A Baby Step Toward ICC for ARM Cortex

The “M Profile” of the ARM architecture may very well be the 8051 of the 2010s as the Cotex M0, M3 and now the M4 cores are licensed by just about every silicon microcontroller makers. This presents a nice opportunity for us to provide our ICC compiler tools to the users.

One of the nicest things about Cortex is that ARM Ltd. finally defined standard interrupt controller and system memory map so it’s much easier to port software between different Cortex devices from different manufacturers – well, at least that’s the theory. It may not be as rosy in practice but clearly the situation is vastly improved over the last mass-market ARM devices based on the older ARM7TDMI core.

In house, we have a prototype instruction set Cortex simulator running, which is crucial in bringing up the compiler (it’s much easier to run massive number of tests on the simulator than on bare metal) and we even have a prototype of the the V8 CodeBlocks IDE supporting some kind of Cortex operations. None of these is anywhere near prime time of course, but the foundation is there.

The Cortex core is similar to the ARM7TDMI architecture which we already support in our ICCARM product. However, we have decided to rewrite the assembler and linker, to better fit with our product architecture. While this does add additional resource to the project, we do believe that this will have a positive impact in our future development and maintenance strategy.

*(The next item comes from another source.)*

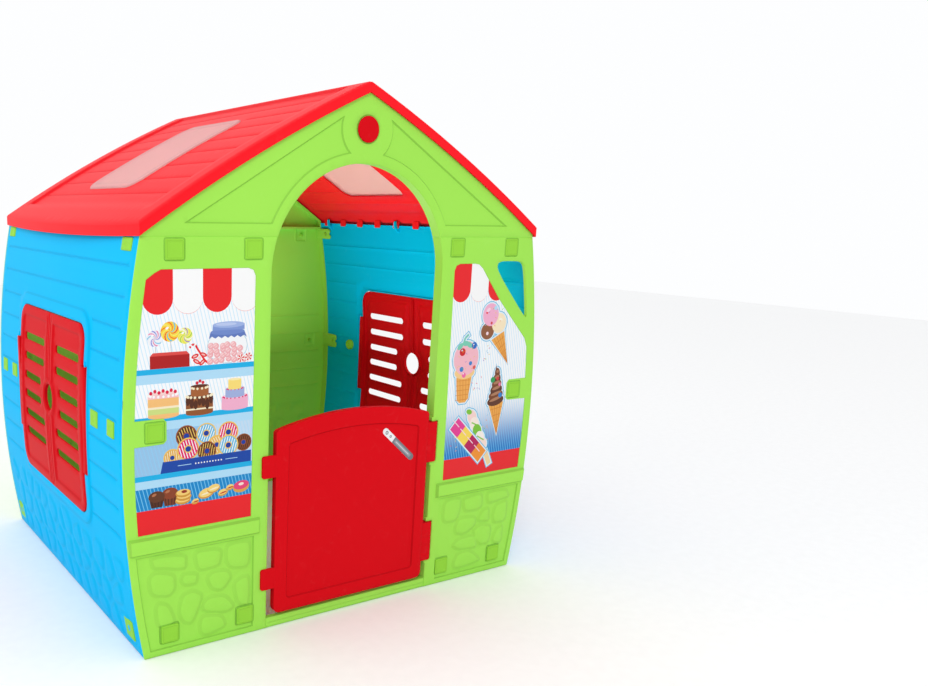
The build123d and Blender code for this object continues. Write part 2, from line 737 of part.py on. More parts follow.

The good news is that the assembler is now able to consume almost all of the Cortex “Thumb” and “Thumb2” instructions. The assembler and linker are based on our time proven tools that we developed since 2000 so once we got the ball rolling, it should not take much time to finish it to a production stage.

The compiler is actually the easier part, as it is very similar to the ARM compiler. It will mostly be a matter of ripping out the If-conversion and to eliminating Thumb mode and interworking.